John Telford is intermediate superintendent of Detroit Public Schools.

Sunday, January 13, 2013

Give DPS leadership its chance to fix district

John Telford: Give DPS leadership its chance to fix district

January 12, 2013  |  
 
John Telford
John Telford
By John Telford

Detroit Free Press guest writer
When the state took over Detroit Public Schools in 1999, the school district had a $93-million surplus and test scores that were improving. No other school district was taken over except DPS in 1999, so why us?

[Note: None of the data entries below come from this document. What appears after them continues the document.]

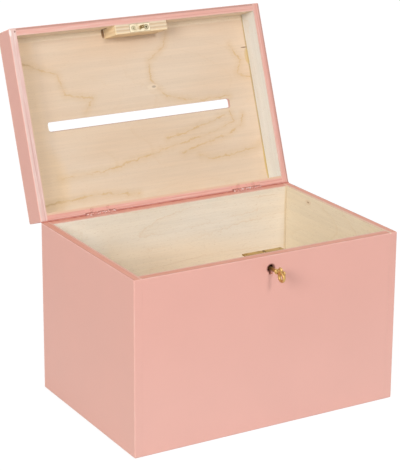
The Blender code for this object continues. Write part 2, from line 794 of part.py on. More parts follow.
def lock_bolt():
    """A bar with a sole and a talon round the key, and a thin finger that enters the tongue's eye.

    The bar stands where the bit just clears it after a quarter of a turn, when the bolt has gone a
    quarter of its throw, and the talon where it does after three quarters.
    """
    front, back = CAP_FRONT + SLIDE_GAP, CAP_INSIDE_BACK - SLIDE_GAP
    bar_right = KEYHOLE_X - BIT_SWEEP - BOLT_THROW / 4
    bar_left = bar_right - BOLT_BAR
    talon_left = KEYHOLE_X + max(BIT_SWEEP - BOLT_THROW * 3 / 4, KEY_SHANK_RADIUS + GAP)
    talon_right = talon_left + BOLT_TALON
    finger_top = EYE_Z + BOLT_FINGER_HEIGHT / 2
    sole_bottom = SOLE_TOP - BOLT_SOLE
    bolt = block(
        "lock_bolt",
        (bar_left, front, sole_bottom),
        (bar_right, back, finger_top - STEP),
        BRASS_SHEET,
    )
    join_box(bolt, (bar_left + OVERRUN, front, sole_bottom), (talon_right, back, SOLE_TOP))
    join_box(
        bolt, (talon_left, front, sole_bottom + OVERRUN), (talon_right, back, KEY_Z + KEY_BIT_RADIUS)
    )
    tip = KEYHOLE_X - TONGUE_THICKNESS / 2 - BOLT_TIP_CLEARANCE
    join_box(
        bolt,
        (bar_left + OVERRUN, TONGUE_Y - BOLT_FINGER_THICKNESS / 2, finger_top - BOLT_FINGER_HEIGHT),
        (tip, TONGUE_Y + BOLT_FINGER_THICKNESS / 2, finger_top),
    )
    return bolt


def bolt_spring():
    """A bowed strip of spring sheet between the cap's floor and the bolt's sole."""
    ends = CAP_FLOOR + GAP
    rise = SOLE_TOP - BOLT_SOLE - GAP - SPRING_SHEET - ends
    upper, lower = [], []
    for i in range(ARC_STEPS + 1):
        share = i / ARC_STEPS
        x = (share - 0.5) * SPRING_LENGTH
        bow = rise * math.sin(math.pi * share)
        lower.append((x, bow))
        upper.append((x, bow + SPRING_SHEET))
    outline = lower + upper[::-1]
    curve = bpy.data.curves.new("bolt_spring", "CURVE")
    curve.dimensions = "2D"
    curve.fill_mode = "BOTH"
    curve.extrude = SPRING_WIDTH / 2
    spline = curve.splines.new("POLY")
    spline.points.add(len(outline) - 1)
    for point, (x, height) in zip(spline.points, outline):
        point.co = (x, height, 0, 1)
    spline.use_cyclic_u = True
    middle_y = (CAP_FRONT + CAP_INSIDE_BACK) / 2
    return piece("bolt_spring", curve, (CAP_X, middle_y, ends), PLATED_STEEL, FACE_FRONT)


def bead(base, peak, start, end):
    """Profile points of a rounded bead from height start down to height end."""
    points = []
    for i in range(BEAD_STEPS + 1):
        share = i / BEAD_STEPS
        radius = base + (peak - base) * math.sin(math.pi * share)
        points.append((radius, start + (end - start) * share))
    return points


def key_mesh():
    """The key along its own +Z axis, which points out of the keyhole; z is 0 at the box's front.

    Its own Y axis points up, so the bit hangs towards -Y.
    """
    tip = -(HALF_DEPTH + KEY_TIP)
    stem_end = BOW_END_RING_OUT - BOW_RING_RADIUS + BOW_WIRE_RADIUS / 2
    collar_top = KEY_COLLAR_OUT + KEY_COLLAR_LENGTH
    collar_middle = KEY_COLLAR_OUT + KEY_COLLAR_LENGTH / 2
    profile = [(0, stem_end), (BOW_STEM_RADIUS, stem_end), (BOW_STEM_RADIUS, collar_top + GAP)]
    profile += bead(KEY_SHANK_RADIUS, KEY_COLLAR_RADIUS, collar_top, collar_middle)
    profile += bead(KEY_SHANK_RADIUS, KEY_COLLAR_RADIUS, collar_middle, KEY_COLLAR_OUT)[1:]
    profile += [(KEY_SHANK_RADIUS, tip), (0, tip)]
    key = bpy.data.objects.new("key", turned(profile))
    CUTTERS.objects.link(key)
    helpers = []
    wires = ring(BOW_RING_RADIUS, BOW_WIRE_RADIUS)
    for up, out in (
        (BOW_SIDE_RING_UP, BOW_SIDE_RING_OUT),
        (-BOW_SIDE_RING_UP, BOW_SIDE_RING_OUT),
        (0, BOW_END_RING_OUT),
    ):
        helpers.append(join(key, wires, (0, up, out)))
    bit_start = -(HALF_DEPTH + CAP_FRONT + GAP)
    half_thickness = KEY_BIT_THICKNESS / 2
    helpers.append(
        join_box(key, (-half_thickness, -KEY_BIT_RADIUS, tip + STEP), (half_thickness, 0, bit_start))
    )
    ward_middle = (tip + bit_start) / 2
    helpers.append(
        cut_box(
            key,
            (-KEY_BIT_THICKNESS, -KEY_BIT_RADIUS - OVERRUN, ward_middle - KEY_WARD_WIDTH / 2),
            (KEY_BIT_THICKNESS, -KEY_BIT_RADIUS + KEY_WARD_DEPTH, ward_middle + KEY_WARD_WIDTH / 2),
        )
    )
    bore_end = -(HALF_DEPTH + CAP_BACK - KEY_PIN_LENGTH) + GAP
    bore_length = bore_end - tip + OVERRUN
    bore = rod(KEY_PIN_RADIUS + GAP, bore_length, segments=SCREW_SEGMENTS)
    helpers.append(cut(key, bore, (0, 0, bore_end - bore_length / 2)))
    mesh = settled(key)
    for helper in helpers:
        bpy.data.objects.remove(helper, do_unlink=True)
    return mesh


def key_and_pin():
    """The key, and the pin in the lock that its hollow shank turns on, both on the key's axis."""
    axis = joint_empty("key_axis", (KEYHOLE_X, -HALF_DEPTH, KEY_Z))
    piece(
        "key_pin",
        rivet_mesh(KEY_PIN_RADIUS, KEY_PIN_LENGTH + GAP),
        (KEYHOLE_X, CAP_BACK + GAP, KEY_Z),
        PLATED_STEEL,
        FACE_BACK,
        axis,
    )
    piece("key", key_mesh(), (KEYHOLE_X, -HALF_DEPTH, KEY_Z), BRASS_SHEET, FACE_FRONT, axis)


def main():
    lid = joint_empty("lid_axis", HINGE_AXIS, (-LID_OPEN_ANGLE, 0, 0))
    panels = body_panels()
    boards = lid_boards(lid)
    hinges(panels, boards, lid)
    keeper(lid)
    keyhole(
        panels["front_panel"],
        KEYHOLE_RADIUS,
        KEYHOLE_SLOT_WIDTH,
        -HALF_DEPTH - OVERRUN,
        -INNER_Y + OVERRUN,
    )
    plate = lock_plate(panels["front_panel"])
    cap = lock_cap()
    cap_rivets(cap, plate)
    lock_bolt()
    bolt_spring()
    key_and_pin()


main()
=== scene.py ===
"""The looks of a lockable envelope box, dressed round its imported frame.

Lengths are in metres, in the frame's own axes: +X to the right, +Y to the back and +Z up. Finishes are
laid out in the places that the boards have when the box is shut, so that paint and grain keep their
places on a board however far the lid stands open. Marks, growth lines and heights of surface relief are
in millimetres, and colours are linear.
"""

import json
import logging
import math
from dataclasses import dataclass, field, replace
from enum import Enum

import bmesh
import bpy
from mathutils import Euler, Matrix, Vector


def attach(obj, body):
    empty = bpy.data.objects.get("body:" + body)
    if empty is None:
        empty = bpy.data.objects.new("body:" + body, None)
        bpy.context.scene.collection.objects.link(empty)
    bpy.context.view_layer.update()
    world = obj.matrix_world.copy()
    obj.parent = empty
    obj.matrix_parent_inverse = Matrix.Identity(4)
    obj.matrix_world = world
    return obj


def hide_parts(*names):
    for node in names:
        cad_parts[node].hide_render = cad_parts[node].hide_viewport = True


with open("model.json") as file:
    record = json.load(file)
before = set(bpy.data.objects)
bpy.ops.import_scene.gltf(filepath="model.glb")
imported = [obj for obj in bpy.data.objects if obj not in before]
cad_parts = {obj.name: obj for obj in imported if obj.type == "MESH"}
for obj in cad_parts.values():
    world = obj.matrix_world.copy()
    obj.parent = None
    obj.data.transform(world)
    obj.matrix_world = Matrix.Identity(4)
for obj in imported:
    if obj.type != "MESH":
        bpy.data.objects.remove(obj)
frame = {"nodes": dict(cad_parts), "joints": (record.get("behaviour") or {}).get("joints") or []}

log = logging.getLogger("envelope_box")

MM = 0.001
PHOTO_HEIGHT = 471
SENSOR = 36.0
HALF_WIDTH = 150 * MM
HALF_DEPTH = 100 * MM
BODY_HEIGHT = 180 * MM
LID_BOTTOM = 180.3 * MM
KEY_HEIGHT = 166.5 * MM
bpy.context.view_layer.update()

# The range in which smooth noise mostly stays
NOISE_RANGE = (0.3, 0.7)
# A surface starts to look to a side at the first cosine and does so in full from the second
FACING_RANGE = (0.80, 0.95)
# An arris counts in full up to the first cosine to its nearest side and no longer from the second
ARRIS_RANGE = (0.86, 0.96)
# How far a pattern's seed moves it along x, y and z
SEED_STEPS = (1.0, 1.7, 2.3)
# Faces that meet at less than this angle are shaded as one
SMOOTH_ANGLE = math.radians(40)

Socket = bpy.types.NodeSocket
Value = float | Socket
Colour = tuple[float, float, float]
Tint = Colour | Socket
Place = tuple[float, float, float]
Feed = Value | Place | Vector | Euler
Pair = tuple[float, float]
Path = tuple[Pair, ...]


class Side(Enum):
    """A way along one of the shut box's axes."""

    LEFT = (-1, 0, 0)
    RIGHT = (1, 0, 0)
    FRONT = (0, -1, 0)
    BACK = (0, 1, 0)
    DOWN = (0, 0, -1)
    UP = (0, 0, 1)


class Grain(Enum):
    """The axis of the shut box along which the wood's fibres run."""

    ACROSS_THE_BOX = 0
    FRONT_TO_BACK = 1

    def sizes(self, along: float, across: float) -> Place:
        """Turns sizes along and across the fibres into sizes along the box's axes.

        Args:
            along: The length along the fibres.
            across: The length across them.

        Returns:
            The lengths along x, y and z.
        """
        made = [across] * 3
        made[self.value] = along
        return tuple(made)


class Mix(Enum):
    """What a Mix node blends: its data type, and which of its sockets hold the two and their result."""

    NUMBERS = ("FLOAT", 2, 3, 0)
    COLOURS = ("RGBA", 6, 7, 2)


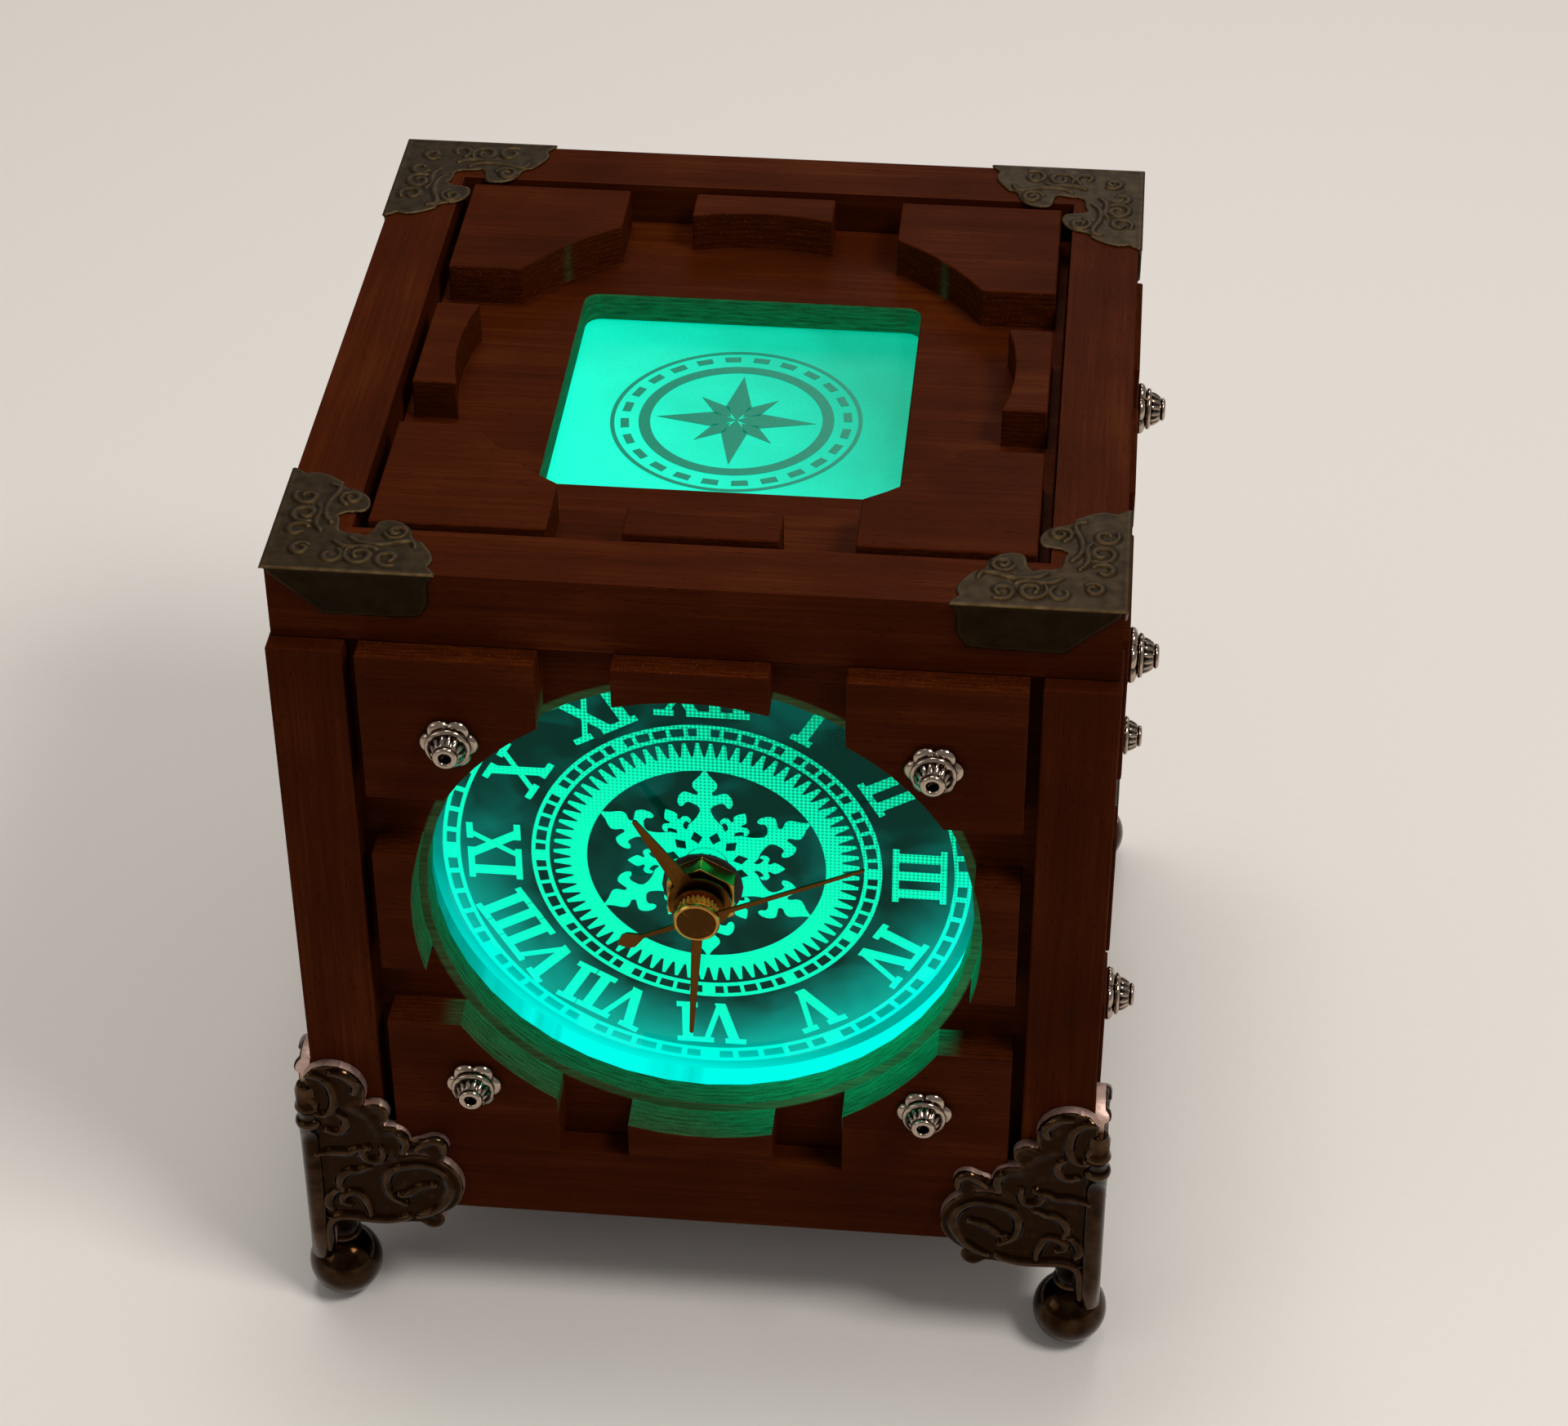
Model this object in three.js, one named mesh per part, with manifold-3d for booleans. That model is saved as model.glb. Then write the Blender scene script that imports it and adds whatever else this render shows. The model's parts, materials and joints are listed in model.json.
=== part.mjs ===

Unfortunately for DPS at that time, Detroit voters had also recently approved $1.5 billion in millage bonds to build new schools and renovate existing ones. I believe this bond money drew the attention of outside corporate interests with connections to Lansing legislators, and they cast hungry eyes on the many lucrative contracts to be let.

By the time of his departure as emergency financial manager, Robert Bobb put the school district $327 million in debt via reckless spending, blatant cronyism and a sell-off of the school district's valuable assets. Enter Roy Roberts, Gov. Rick Snyder's appointed emergency financial manager, who set about further dismantling DPS by jettisoning our students into charter schools and promptly leasing 15 of the district's lowest-performing schools to a new and untried state district euphemistically titled the Educational Achievement Authority.

Instead, Roberts should have kept those schools in the DPS fold and legally reconstituted their principals and faculties, but he held a dual leadership affiliation with the EAA and DPS, which amounted to an egregious conflict of interest.

Now a full 14 years after the failed takeover, DPS finally has a good elected board and knowledgeable president in the person of LaMar Lemmons and a capable interim superintendent. But Gov. Snyder has just signed into law a piece of legislation that unconstitutionally duplicates the hated Emergency Manager Law that Michigan citizens voted to repeal on Nov. 6. The slight changes in the new law are merely virtual.

In the case of the school district, unlike with the case of the City of Detroit, the fault for DPS' sorry plight lies with the state, rather than with the good DPS leadership that was in place prior to 1999. But now the schools have been innocently caught in the emergent whirlpool that is taking down the entire municipality.

On Aug. 10, a column by Free Press editorial page editor Stephen Henderson opined that Michigan Attorney General Bill Schuette should desist from trying to disenfranchise Detroit voters retroactively by using a technicality to manufacture a scheme to invalidate the election of Detroit School Board members on the pretext that the district has lost population.

Rather than force the DPS board back into court to seek judicial rectification and justice for Detroit's schoolchildren, Gov. Snyder now has a rare opportunity to make a truly statesmanlike move: Turn the Detroit Public Schools system entirely back to its elected Board of Education and give me and the board a chance to put our own academic and financial houses in order without the undeserved and dictatorial interference of an emergency manager.

John Telford is interim superintendent of Detroit Public Schools.